More than 150 underprivileged children across Kingston enjoyed a more joyous holiday season thanks to gifts from Commerce students donated to the Children’s Aid Society (CAS) in December.


Dubbed the Holiday Hope campaign, it was the brainchild of Adam Mitchell (Comm’11) and Spenser Heard (Comm’10, ComSoc President) to give back to the local
community. Groups of students signed up to sponsor a family in need of a helping hand and, through a partnership with the CAS, were provided with a holiday wish list. Each group was given a $100 starting fund covered by generous donations from the Queen’s Commerce Society, QSB, the NetImpact Support Centre, and Oil Thigh Designs. The expectation was for each group to match the $100 original funding, but many far exceeded it.
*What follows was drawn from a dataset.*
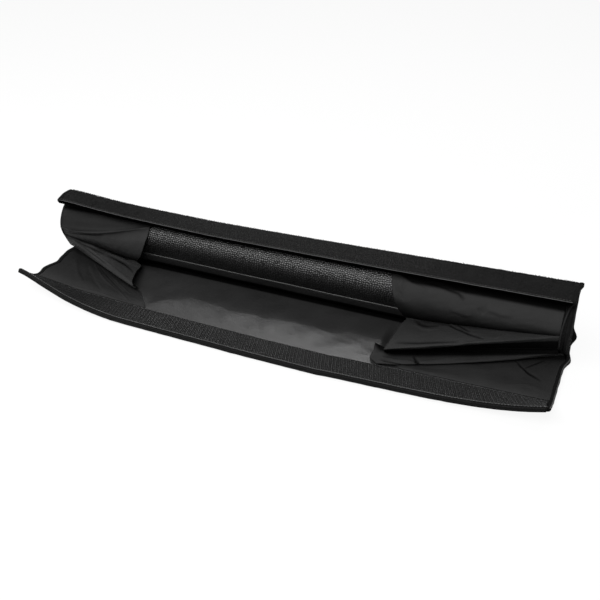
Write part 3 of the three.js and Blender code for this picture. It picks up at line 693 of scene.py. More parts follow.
# %% The lining of the flap, and of the roof
SLOPE = 0.14
CREST_X = (-180, -168, -152, -121, -94, -62, -17, 34, 77, 96, 118, 140)
CREST_W = (98, 93, 82, 66, 67, 71, 69, 64, 68, 60, 59, 62)
TUCKED_IN = 4.0
x = column(340)
w = np.append(np.linspace(-TUCKED_IN, FLAP_REACH - 0.05, 71), FLAP_REACH)
open_part = smooth((x + 206) / 24) * smooth((147 - x) / 11)
edges = smooth(w / 25) * smooth((FLAP_REACH - w) / 16)
waves = 0.5 + 0.6 * ripples(x, w, 85, 11, stretch=1.5) + 0.42 * ripples(x, w, 30, 12, stretch=1.5)
waves = waves + 0.14 * ripples(x, w, 13, 14, stretch=1.3) * smooth((w - 60) / 12)
crest = np.interp(x, CREST_X, CREST_W) + 1.5 * ripples(x, 0 * x, 30, 15)
puff = SLOPE * (FLAP_REACH - np.maximum(w, crest)) * smooth(w / crest) * smooth((x + 176) / 14)
lift = np.maximum(open_part * (edges * waves + puff), 0)
top, low = [raised(flap_point(x, w, h), -lift) for h in (LINING_TOP, COVER + GAP)]
# Painted shadow on the lining next to the bolster's foot, within about 6 mm of the crease.
foot_shadow = np.broadcast_to(smooth((6 - w) / 3), top.shape[:2])
foot_shadow = [foot_shadow, foot_shadow]
flap_lining = layer("flap_lining_cloth", top, low, x, satin_lining, "coated_lining", "flap_lining", foot_shadow)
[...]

At the end of the campaign, a holiday tree in the Atrium was almost completely buried by hundreds of wrapped gifts. When the CAS collected the holiday haul at a ceremony in Goodes Hall in early December, the Kingston Whig-Standard covered the ‘feel good’ story. “We have never, never seen anything like this,” Yvonne Cooper of the CAS was quoted as saying. “It’s overwhelming.”


“We’ve been given so much privilege and opportunity here from Queen’s, so to be able to get in touch with our student body and provide them with the opportunity to give back is where [the idea] really came from,” Adam Mitchell explained in the Whig story.